## begin INFORMATION SHOWN

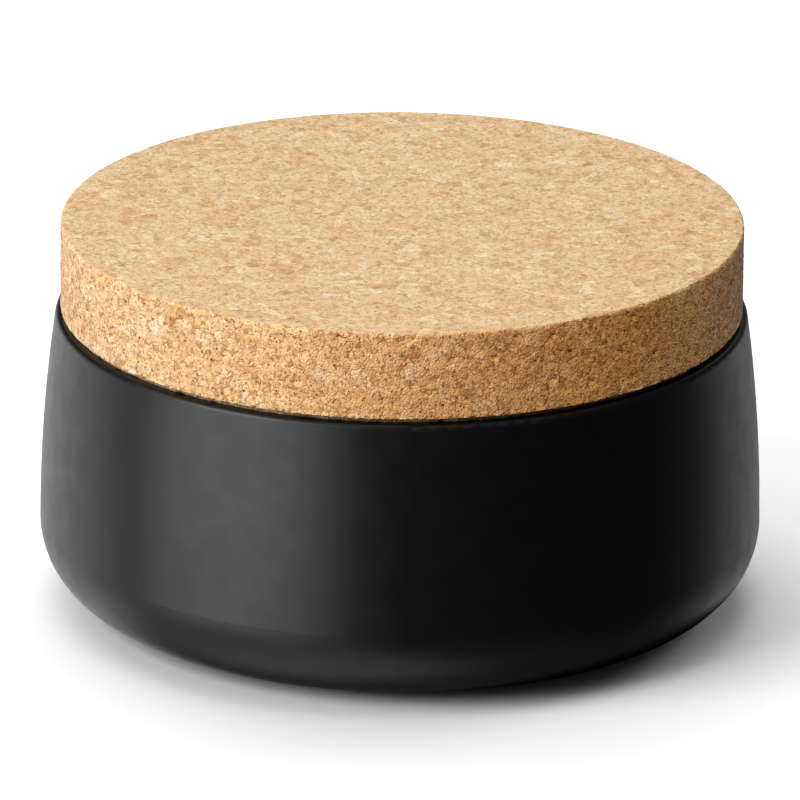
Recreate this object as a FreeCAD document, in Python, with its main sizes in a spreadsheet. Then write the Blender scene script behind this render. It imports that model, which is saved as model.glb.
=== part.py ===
import FreeCAD, Part
import Sketcher
import math
import os

# Squat stoneware canister with a cork lid that drops into its mouth.
# Millimetres, +Z up. The origin is on the axis, in the plane the foot ring stands on.

doc = FreeCAD.newDocument("canister")

# ---------------------------------------------------------------- sizes
SIZES = [
    # the jar's outside
    ("belly_radius", "84.7"),        # widest radius of the wall
    ("jar_height", "70.6"),          # table to the crest of the lip
    ("corner_radius", "19"),         # roll from the wall into the base
    ("wall_arc_radius", "370"),      # slight outward bow of the wall
    ("rim_inset", "3.5"),            # how far the rim stands inside the belly
    # lip, wall and floor
    ("wall_thickness", "5"),
    ("lip_outer_round", "1.4"),
    ("crest_width", "2.1"),          # flat between the lip's two rounds, the lid's seat
    ("inner_corner_radius", "13"),
    ("floor_height", "6.6"),         # top of the jar's floor above the table
    # foot ring
    ("foot_height", "0.9"),
    ("foot_inset", "2.2"),           # ring's outer edge inside the corner's lowest circle
    ("foot_width", "4.5"),
    ("foot_round", "0.35"),
    ("recess_height", "1.7"),        # underside within the ring, above the table
    # lid
    ("lid_inset", "1.2"),            # the lid's side stands inside the rim's outside
    ("lid_thickness", "22"),         # seat to top face
    ("seat_chamfer", "1.3"),
    ("lid_top_round", "0.5"),
    ("plug_clearance", "0.8"),       # radial gap between the plug and the mouth
    ("plug_depth", "8"),
    ("plug_chamfer", "1"),
]
DERIVED = [
    ("rim_radius", "=belly_radius - rim_inset"),
    ("corner_centre_radius", "=belly_radius - corner_radius"),
    ("crest_radius", "=rim_radius - lip_outer_round"),
    ("lip_inner_round", "=wall_thickness - lip_outer_round - crest_width"),
    ("inner_arc_radius", "=wall_arc_radius - wall_thickness"),
    ("foot_outer_radius", "=corner_centre_radius - foot_inset"),
    ("foot_inner_radius", "=foot_outer_radius - foot_width"),
    ("lid_radius", "=rim_radius - lid_inset"),
    ("plug_radius", "=rim_radius - wall_thickness - plug_clearance"),
]

sheet = doc.addObject("Spreadsheet::Sheet", "Sizes")
for row, (alias, value) in enumerate(SIZES + DERIVED, start=1):
    sheet.set("A%d" % row, alias)
    sheet.set("B%d" % row, value)
    sheet.setAlias("B%d" % row, alias)
doc.recompute()


def size(alias):
    return float(sheet.get(alias))


# ---------------------------------------------------------------- helpers
def new_body(name):
    body = doc.addObject("PartDesign::Body", name)
    body.Label = name
    return body


def section_sketch(body, name):
    """Sketch on the body's own XZ plane: sketch x is the radius, sketch y the height."""
    plane = next(f for f in body.Origin.OriginFeatures if f.Role == "XZ_Plane")
    sketch = body.newObject("Sketcher::SketchObject", name)
    sketch.AttachmentSupport = [(plane, "")]
    sketch.MapMode = "FlatFace"
    return sketch


def line(sketch, start, end):
    return sketch.addGeometry(
        Part.LineSegment(FreeCAD.Vector(*start, 0), FreeCAD.Vector(*end, 0)), False)


def arc(sketch, centre, radius, start_deg, end_deg):
    circle = Part.Circle(FreeCAD.Vector(*centre, 0), FreeCAD.Vector(0, 0, 1), radius)
    return sketch.addGeometry(
        Part.ArcOfCircle(circle, math.radians(start_deg), math.radians(end_deg)), False)


def tie(sketch, kind, *points):
    """Coincident or Tangent between pairs (edge, end, edge, end)."""
    for pair in points:
        sketch.addConstraint(Sketcher.Constraint(kind, *pair))


def drive(sketch, kind, alias, *where):
    """Named dimension bound to the sheet's cell of that alias."""
    if kind != "Radius":
        where = (-1, 1) + where          # measured from the sketch's origin
    index = sketch.addConstraint(Sketcher.Constraint(kind, *where, size(alias)))
    sketch.renameConstraint(index, alias)
    sketch.setExpression("Constraints." + alias, "Sizes." + alias)


def revolve(body, sketch, name):
    turned = body.newObject("PartDesign::Revolution", name)
    turned.Profile = sketch
    turned.ReferenceAxis = (sketch, ["V_Axis"])
    turned.Angle = 360
    body.Tip = turned
    doc.recompute()
    return turned


def circles(feature, height, *radii):
    """Names of the feature's circular edges at this height with one of these radii."""
    names = []
    for number, edge in enumerate(feature.Shape.Edges, start=1):
        curve = edge.Curve
        if isinstance(curve, Part.Circle) and abs(curve.Center.z - height) < 0.01:
            if any(abs(curve.Radius - radius) < 0.01 for radius in radii):
                names.append("Edge%d" % number)
    return names


def soften(body, base, kind, name, edges, alias):
    """Fillet or Chamfer on named edges, its size bound to the sheet."""
    feature = body.newObject("PartDesign::" + kind, name)
    feature.Base = (base, edges)
    feature.setExpression("Radius" if kind == "Fillet" else "Size", "Sizes." + alias)
    body.Tip = feature
    doc.recompute()
    return feature


def tangent_arc_centre(first, second, first_reach, second_reach):
    """Point at these distances from two points, on the side of the axis."""
    span = math.dist(first, second)
    along = (first_reach ** 2 - second_reach ** 2 + span ** 2) / (2 * span)
    off = math.sqrt(first_reach ** 2 - along ** 2)
    ux, uz = (second[0] - first[0]) / span, (second[1] - first[1]) / span
    return (first[0] + along * ux - off * uz, first[1] + along * uz + off * ux)


def heading(start, end):
    return math.degrees(math.atan2(end[1] - start[1], end[0] - start[0]))


# ---------------------------------------------------------------- jar
# One closed section: foot ring, corner arc, bowed wall arc, lip, and the inner wall,
# which shares the wall arc's centre so that the wall keeps its thickness.
jar = new_body("jar")
section = section_sketch(jar, "JarSection")

corner = (size("corner_centre_radius"), size("foot_height") + size("corner_radius"))
lip = (size("crest_radius"), size("jar_height") - size("lip_outer_round"))
bow = tangent_arc_centre(corner, lip,
                         size("wall_arc_radius") - size("corner_radius"),
                         size("wall_arc_radius") - size("lip_outer_round"))
inner_lip_x = size("crest_radius") - size("crest_width")
inner_lip = (inner_lip_x, size("jar_height") - size("lip_inner_round"))
inner_corner_z = size("floor_height") + size("inner_corner_radius")
inner_corner = (size("belly_radius") - size("wall_thickness") - size("inner_corner_radius"),
                inner_corner_z)
low, high = heading(bow, corner), heading(bow, lip)
inner_low, inner_high = heading(bow, inner_corner), heading(bow, inner_lip)

ring_in, ring_out = size("foot_inner_radius"), size("foot_outer_radius")
underside, base = size("recess_height"), size("foot_height")
crest, floor = size("jar_height"), size("floor_height")

g_under = line(section, (0, underside), (ring_in, underside))
g_ring_in = line(section, (ring_in, underside), (ring_in, 0))
g_ring = line(section, (ring_in, 0), (ring_out, 0))
g_ring_out = line(section, (ring_out, 0), (ring_out, base))
g_base = line(section, (ring_out, base), (corner[0], base))
g_corner = arc(section, corner, size("corner_radius"), -90, low)
g_wall = arc(section, bow, size("wall_arc_radius"), low, high)
g_lip = arc(section, lip, size("lip_outer_round"), high, 90)
g_crest = line(section, (lip[0], crest), (inner_lip_x, crest))
g_lip_in = arc(section, inner_lip, size("lip_inner_round"), 90, 180 + inner_high)
g_wall_in = arc(section, bow, size("inner_arc_radius"), inner_low, inner_high)
g_corner_in = arc(section, inner_corner, size("inner_corner_radius"), -90, inner_low)
g_floor = line(section, (inner_corner[0], floor), (0, floor))
g_axis = line(section, (0, floor), (0, underside))

for flat in (g_under, g_ring, g_base, g_crest, g_floor):
    section.addConstraint(Sketcher.Constraint("Horizontal", flat))
for upright in (g_ring_in, g_ring_out):
    section.addConstraint(Sketcher.Constraint("Vertical", upright))
section.addConstraint(Sketcher.Constraint("PointOnObject", g_ring, 1, -1))
section.addConstraint(Sketcher.Constraint("PointOnObject", g_under, 1, -2))
section.addConstraint(Sketcher.Constraint("PointOnObject", g_floor, 2, -2))
tie(section, "Coincident",
    (g_under, 2, g_ring_in, 1), (g_ring_in, 2, g_ring, 1), (g_ring, 2, g_ring_out, 1),
    (g_ring_out, 2, g_base, 1), (g_floor, 2, g_axis, 1), (g_axis, 2, g_under, 1),
    (g_wall_in, 3, g_wall, 3))
tie(section, "Tangent",
    (g_base, 2, g_corner, 1), (g_corner, 2, g_wall, 1), (g_wall, 2, g_lip, 1),
    (g_lip, 2, g_crest, 1), (g_crest, 2, g_lip_in, 1), (g_lip_in, 2, g_wall_in, 2),
    (g_wall_in, 1, g_corner_in, 2), (g_corner_in, 1, g_floor, 1))
drive(section, "DistanceX", "foot_inner_radius", g_ring, 1)
drive(section, "DistanceX", "foot_outer_radius", g_ring, 2)
drive(section, "DistanceX", "corner_centre_radius", g_corner, 3)
drive(section, "DistanceX", "crest_radius", g_lip, 3)
drive(section, "DistanceY", "recess_height", g_under, 1)
drive(section, "DistanceY", "foot_height", g_base, 1)
drive(section, "DistanceY", "floor_height", g_floor, 2)
drive(section, "DistanceY", "jar_height", g_crest, 1)
for edge, alias in ((g_corner, "corner_radius"), (g_wall, "wall_arc_radius"),
                    (g_lip, "lip_outer_round"), (g_lip_in, "lip_inner_round"),
                    (g_wall_in, "inner_arc_radius"), (g_corner_in, "inner_corner_radius")):
    drive(section, "Radius", alias, edge)

vessel = revolve(jar, section, "Vessel")
soften(jar, vessel, "Fillet", "FootRound", circles(vessel, 0, ring_in, ring_out), "foot_round")

# ---------------------------------------------------------------- lid
# Built in its own frame with the seat at z = 0, then set on the crest of the lip.
lid = new_body("lid")
lid.setExpression("Placement.Base.z", "Sizes.jar_height")
half = section_sketch(lid, "LidSection")

side, top = size("lid_radius"), size("lid_thickness")
plug, sunk = size("plug_radius"), -size("plug_depth")

h_top = line(half, (0, top), (side, top))
h_side = line(half, (side, top), (side, 0))
h_seat = line(half, (side, 0), (plug, 0))
h_plug = line(half, (plug, 0), (plug, sunk))
h_bottom = line(half, (plug, sunk), (0, sunk))
h_axis = line(half, (0, sunk), (0, top))
for flat in (h_top, h_seat, h_bottom):
    half.addConstraint(Sketcher.Constraint("Horizontal", flat))
for upright in (h_side, h_plug):
    half.addConstraint(Sketcher.Constraint("Vertical", upright))
half.addConstraint(Sketcher.Constraint("PointOnObject", h_seat, 1, -1))
half.addConstraint(Sketcher.Constraint("PointOnObject", h_top, 1, -2))
half.addConstraint(Sketcher.Constraint("PointOnObject", h_bottom, 2, -2))
tie(half, "Coincident",
    (h_top, 2, h_side, 1), (h_side, 2, h_seat, 1), (h_seat, 2, h_plug, 1),
    (h_plug, 2, h_bottom, 1), (h_bottom, 2, h_axis, 1), (h_axis, 2, h_top, 1))
drive(half, "DistanceX", "lid_radius", h_seat, 1)
drive(half, "DistanceX", "plug_radius", h_seat, 2)
drive(half, "DistanceY", "lid_thickness", h_top, 1)
index = half.addConstraint(Sketcher.Constraint("DistanceY", h_bottom, 2, -1, 1, -sunk))
half.renameConstraint(index, "plug_depth")
half.setExpression("Constraints.plug_depth", "Sizes.plug_depth")

disc = revolve(lid, half, "Disc")
seat = soften(lid, disc, "Chamfer", "SeatChamfer", circles(disc, 0, side), "seat_chamfer")
tip = soften(lid, seat, "Chamfer", "PlugChamfer", circles(seat, sunk, plug), "plug_chamfer")
soften(lid, tip, "Fillet", "TopRound", circles(tip, top, side), "lid_top_round")

# ---------------------------------------------------------------- checks and files
doc.recompute()
for item in doc.Objects:
    if "Invalid" in item.State or "Error" in item.State:
        raise RuntimeError("%s did not rebuild: %s" % (item.Name, item.State))

os.makedirs("parts", exist_ok=True)
for body in (jar, lid):
    shape = body.Shape
    if shape.isNull() or not shape.isValid() or len(shape.Solids) != 1:
        raise RuntimeError("%s is not one valid solid" % body.Label)
    shape.exportStep("parts/%s.step" % body.Label)
    box = shape.BoundBox
    print("%s  r %.3f  z %.3f to %.3f  volume %.1f cm3"
          % (body.Label, box.XMax, box.ZMin, box.ZMax, shape.Volume / 1000))
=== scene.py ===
import math

import bpy
import numpy as np
from mathutils import Matrix, Vector


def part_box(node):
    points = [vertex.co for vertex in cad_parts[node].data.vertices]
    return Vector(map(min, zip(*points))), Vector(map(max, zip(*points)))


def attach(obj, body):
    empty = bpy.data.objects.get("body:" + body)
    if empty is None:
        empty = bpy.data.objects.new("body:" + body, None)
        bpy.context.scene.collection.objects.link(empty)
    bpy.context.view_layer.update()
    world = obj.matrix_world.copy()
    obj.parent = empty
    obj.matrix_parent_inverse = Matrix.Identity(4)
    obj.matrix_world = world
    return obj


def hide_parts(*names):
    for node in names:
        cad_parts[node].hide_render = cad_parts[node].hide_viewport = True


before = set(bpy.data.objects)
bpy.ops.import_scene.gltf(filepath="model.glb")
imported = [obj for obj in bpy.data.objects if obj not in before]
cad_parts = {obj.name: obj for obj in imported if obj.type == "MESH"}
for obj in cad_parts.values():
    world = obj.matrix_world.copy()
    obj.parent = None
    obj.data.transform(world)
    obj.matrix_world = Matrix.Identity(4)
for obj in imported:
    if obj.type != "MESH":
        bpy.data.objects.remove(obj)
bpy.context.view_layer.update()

MM = 0.001

# pieces and places from the frame
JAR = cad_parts["jar"]
JAR_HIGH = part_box("jar")[1]
LID_LOW, LID_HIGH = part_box("lid")
SEAT_Z = JAR_HIGH.z                       # crest of the lip, where the lid's disc rests

# the lid's own sizes
PLUG_RADIUS = 75.4 * MM
PLUG_CHAMFER = 1.0 * MM
SEAT_CHAMFER = 1.3 * MM                   # around the disc's lower edge
TOP_ROUND = 0.5 * MM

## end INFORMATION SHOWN

-- STATED TASK --
Extract and output the part that opens with the line containing "checks and files" and closes with the line containing "# pieces and places from the frame", unchanged, ends included.

-- FINISHED TASK --
# ---------------------------------------------------------------- checks and files
doc.recompute()
for item in doc.Objects:
    if "Invalid" in item.State or "Error" in item.State:
        raise RuntimeError("%s did not rebuild: %s" % (item.Name, item.State))

os.makedirs("parts", exist_ok=True)
for body in (jar, lid):
    shape = body.Shape
    if shape.isNull() or not shape.isValid() or len(shape.Solids) != 1:
        raise RuntimeError("%s is not one valid solid" % body.Label)
    shape.exportStep("parts/%s.step" % body.Label)
    box = shape.BoundBox
    print("%s  r %.3f  z %.3f to %.3f  volume %.1f cm3"
          % (body.Label, box.XMax, box.ZMin, box.ZMax, shape.Volume / 1000))
=== scene.py ===
import math

import bpy
import numpy as np
from mathutils import Matrix, Vector


def part_box(node):
    points = [vertex.co for vertex in cad_parts[node].data.vertices]
    return Vector(map(min, zip(*points))), Vector(map(max, zip(*points)))


def attach(obj, body):
    empty = bpy.data.objects.get("body:" + body)
    if empty is None:
        empty = bpy.data.objects.new("body:" + body, None)
        bpy.context.scene.collection.objects.link(empty)
    bpy.context.view_layer.update()
    world = obj.matrix_world.copy()
    obj.parent = empty
    obj.matrix_parent_inverse = Matrix.Identity(4)
    obj.matrix_world = world
    return obj


def hide_parts(*names):
    for node in names:
        cad_parts[node].hide_render = cad_parts[node].hide_viewport = True


before = set(bpy.data.objects)
bpy.ops.import_scene.gltf(filepath="model.glb")
imported = [obj for obj in bpy.data.objects if obj not in before]
cad_parts = {obj.name: obj for obj in imported if obj.type == "MESH"}
for obj in cad_parts.values():
    world = obj.matrix_world.copy()
    obj.parent = None
    obj.data.transform(world)
    obj.matrix_world = Matrix.Identity(4)
for obj in imported:
    if obj.type != "MESH":
        bpy.data.objects.remove(obj)
bpy.context.view_layer.update()

MM = 0.001

# pieces and places from the frame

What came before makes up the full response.